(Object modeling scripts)
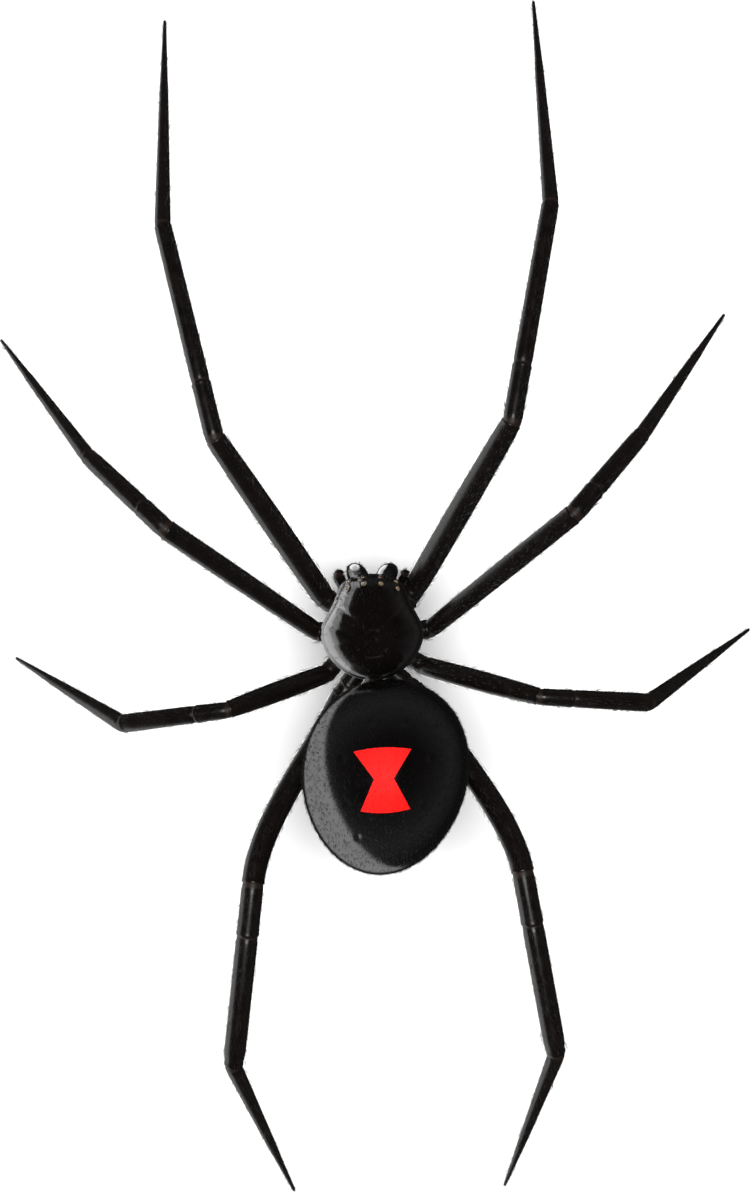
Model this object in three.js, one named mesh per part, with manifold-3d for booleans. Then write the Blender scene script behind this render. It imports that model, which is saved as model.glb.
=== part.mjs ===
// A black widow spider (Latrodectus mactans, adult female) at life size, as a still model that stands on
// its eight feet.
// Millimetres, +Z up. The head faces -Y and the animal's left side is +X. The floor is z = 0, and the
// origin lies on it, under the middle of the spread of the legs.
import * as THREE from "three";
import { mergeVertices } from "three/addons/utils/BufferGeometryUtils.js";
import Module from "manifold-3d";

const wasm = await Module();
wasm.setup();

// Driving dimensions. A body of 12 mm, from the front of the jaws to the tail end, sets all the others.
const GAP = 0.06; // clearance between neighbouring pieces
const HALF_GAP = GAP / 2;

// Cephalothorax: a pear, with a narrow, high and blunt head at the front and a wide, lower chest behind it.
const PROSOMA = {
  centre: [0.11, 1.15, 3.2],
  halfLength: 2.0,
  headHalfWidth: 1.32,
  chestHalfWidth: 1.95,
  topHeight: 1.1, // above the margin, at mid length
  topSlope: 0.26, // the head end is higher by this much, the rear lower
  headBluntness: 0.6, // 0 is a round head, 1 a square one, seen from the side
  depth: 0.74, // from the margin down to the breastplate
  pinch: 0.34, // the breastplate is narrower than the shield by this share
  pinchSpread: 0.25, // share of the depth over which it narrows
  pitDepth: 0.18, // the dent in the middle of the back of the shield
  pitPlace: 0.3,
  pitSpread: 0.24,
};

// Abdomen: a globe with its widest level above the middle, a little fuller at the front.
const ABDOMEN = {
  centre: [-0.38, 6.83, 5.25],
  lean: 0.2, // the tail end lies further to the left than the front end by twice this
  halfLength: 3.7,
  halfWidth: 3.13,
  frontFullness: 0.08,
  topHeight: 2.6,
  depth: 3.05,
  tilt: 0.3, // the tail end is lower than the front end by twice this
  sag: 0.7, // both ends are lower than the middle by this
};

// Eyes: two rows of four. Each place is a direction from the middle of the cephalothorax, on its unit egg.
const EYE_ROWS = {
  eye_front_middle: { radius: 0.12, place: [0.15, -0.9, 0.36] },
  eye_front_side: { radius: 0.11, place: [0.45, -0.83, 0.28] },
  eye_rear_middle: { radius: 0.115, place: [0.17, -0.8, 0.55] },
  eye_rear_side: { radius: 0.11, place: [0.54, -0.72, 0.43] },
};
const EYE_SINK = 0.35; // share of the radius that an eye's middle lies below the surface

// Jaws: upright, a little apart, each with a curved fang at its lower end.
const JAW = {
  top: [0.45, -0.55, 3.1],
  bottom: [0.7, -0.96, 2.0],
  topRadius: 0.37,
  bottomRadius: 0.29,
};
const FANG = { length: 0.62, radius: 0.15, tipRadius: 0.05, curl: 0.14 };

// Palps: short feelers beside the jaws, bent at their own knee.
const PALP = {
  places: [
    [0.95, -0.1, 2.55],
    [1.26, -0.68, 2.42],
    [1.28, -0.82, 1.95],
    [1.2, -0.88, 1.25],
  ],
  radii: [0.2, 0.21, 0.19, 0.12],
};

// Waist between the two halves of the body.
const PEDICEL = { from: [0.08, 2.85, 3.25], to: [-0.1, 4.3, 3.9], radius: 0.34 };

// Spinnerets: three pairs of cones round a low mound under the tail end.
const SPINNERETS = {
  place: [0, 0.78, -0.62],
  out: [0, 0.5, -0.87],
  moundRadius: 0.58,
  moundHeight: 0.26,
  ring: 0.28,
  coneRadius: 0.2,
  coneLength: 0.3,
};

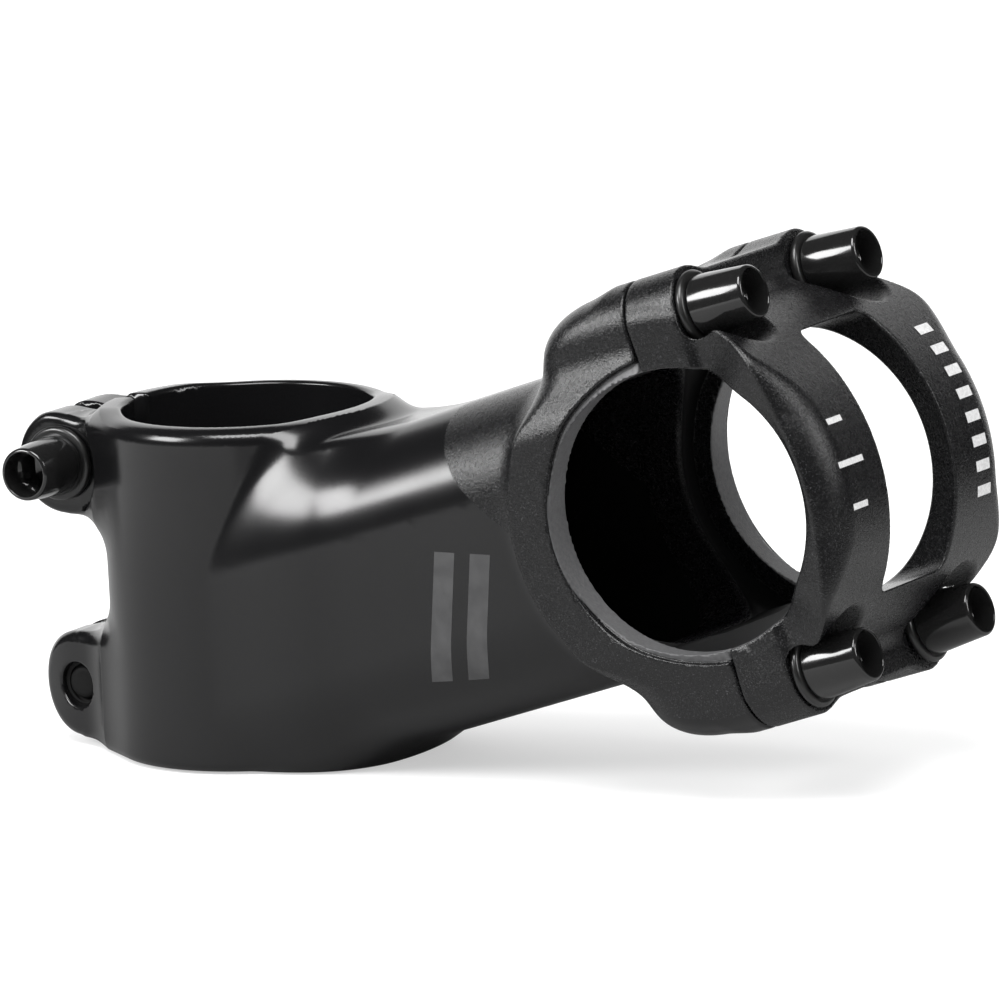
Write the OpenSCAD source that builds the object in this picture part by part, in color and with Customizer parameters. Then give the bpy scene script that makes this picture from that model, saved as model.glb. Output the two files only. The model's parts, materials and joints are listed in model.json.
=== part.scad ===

Task to complete
Repeat the data precisely, line by line.

Solution for this exercise
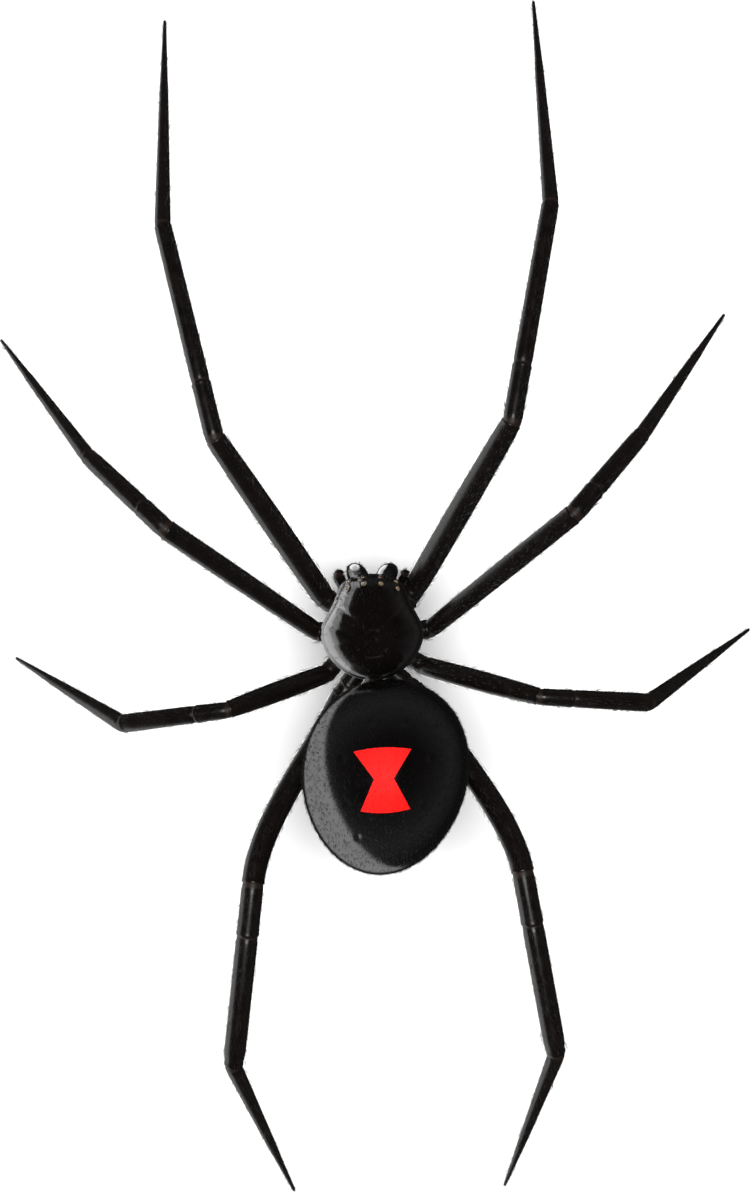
Model this object in three.js, one named mesh per part, with manifold-3d for booleans. Then write the Blender scene script behind this render. It imports that model, which is saved as model.glb.
=== part.mjs ===
// A black widow spider (Latrodectus mactans, adult female) at life size, as a still model that stands on
// its eight feet.
// Millimetres, +Z up. The head faces -Y and the animal's left side is +X. The floor is z = 0, and the
// origin lies on it, under the middle of the spread of the legs.
import * as THREE from "three";
import { mergeVertices } from "three/addons/utils/BufferGeometryUtils.js";
import Module from "manifold-3d";

const wasm = await Module();
wasm.setup();

// Driving dimensions. A body of 12 mm, from the front of the jaws to the tail end, sets all the others.
const GAP = 0.06; // clearance between neighbouring pieces
const HALF_GAP = GAP / 2;

// Cephalothorax: a pear, with a narrow, high and blunt head at the front and a wide, lower chest behind it.
const PROSOMA = {
  centre: [0.11, 1.15, 3.2],
  halfLength: 2.0,
  headHalfWidth: 1.32,
  chestHalfWidth: 1.95,
  topHeight: 1.1, // above the margin, at mid length
  topSlope: 0.26, // the head end is higher by this much, the rear lower
  headBluntness: 0.6, // 0 is a round head, 1 a square one, seen from the side
  depth: 0.74, // from the margin down to the breastplate
  pinch: 0.34, // the breastplate is narrower than the shield by this share
  pinchSpread: 0.25, // share of the depth over which it narrows
  pitDepth: 0.18, // the dent in the middle of the back of the shield
  pitPlace: 0.3,
  pitSpread: 0.24,
};

// Abdomen: a globe with its widest level above the middle, a little fuller at the front.
const ABDOMEN = {
  centre: [-0.38, 6.83, 5.25],
  lean: 0.2, // the tail end lies further to the left than the front end by twice this
  halfLength: 3.7,
  halfWidth: 3.13,
  frontFullness: 0.08,
  topHeight: 2.6,
  depth: 3.05,
  tilt: 0.3, // the tail end is lower than the front end by twice this
  sag: 0.7, // both ends are lower than the middle by this
};

// Eyes: two rows of four. Each place is a direction from the middle of the cephalothorax, on its unit egg.
const EYE_ROWS = {
  eye_front_middle: { radius: 0.12, place: [0.15, -0.9, 0.36] },
  eye_front_side: { radius: 0.11, place: [0.45, -0.83, 0.28] },
  eye_rear_middle: { radius: 0.115, place: [0.17, -0.8, 0.55] },
  eye_rear_side: { radius: 0.11, place: [0.54, -0.72, 0.43] },
};
const EYE_SINK = 0.35; // share of the radius that an eye's middle lies below the surface

// Jaws: upright, a little apart, each with a curved fang at its lower end.
const JAW = {
  top: [0.45, -0.55, 3.1],
  bottom: [0.7, -0.96, 2.0],
  topRadius: 0.37,
  bottomRadius: 0.29,
};
const FANG = { length: 0.62, radius: 0.15, tipRadius: 0.05, curl: 0.14 };

// Palps: short feelers beside the jaws, bent at their own knee.
const PALP = {
  places: [
    [0.95, -0.1, 2.55],
    [1.26, -0.68, 2.42],
    [1.28, -0.82, 1.95],
    [1.2, -0.88, 1.25],
  ],
  radii: [0.2, 0.21, 0.19, 0.12],
};

// Waist between the two halves of the body.
const PEDICEL = { from: [0.08, 2.85, 3.25], to: [-0.1, 4.3, 3.9], radius: 0.34 };

// Spinnerets: three pairs of cones round a low mound under the tail end.
const SPINNERETS = {
  place: [0, 0.78, -0.62],
  out: [0, 0.5, -0.87],
  moundRadius: 0.58,
  moundHeight: 0.26,
  ring: 0.28,
  coneRadius: 0.2,
  coneLength: 0.3,
};

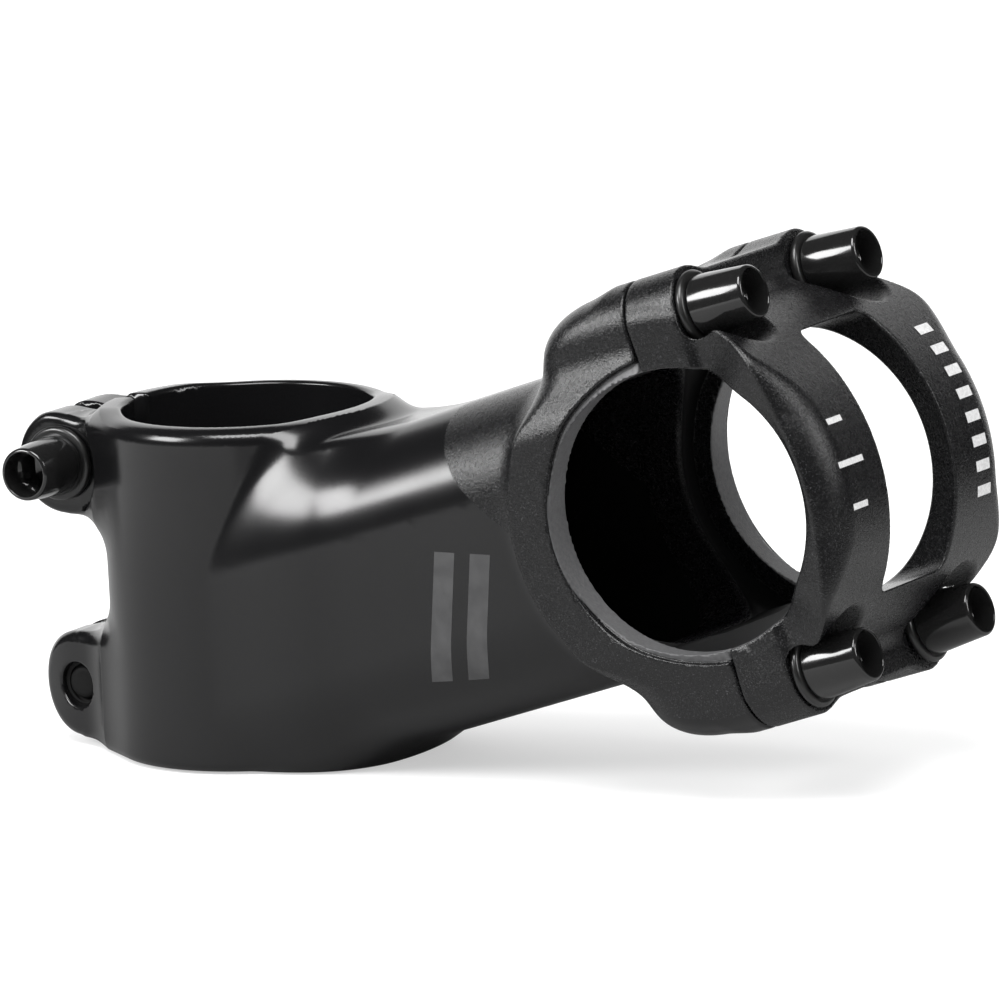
Write the OpenSCAD source that builds the object in this picture part by part, in color and with Customizer parameters. Then give the bpy scene script that makes this picture from that model, saved as model.glb. Output the two files only. The model's parts, materials and joints are listed in model.json.
=== part.scad ===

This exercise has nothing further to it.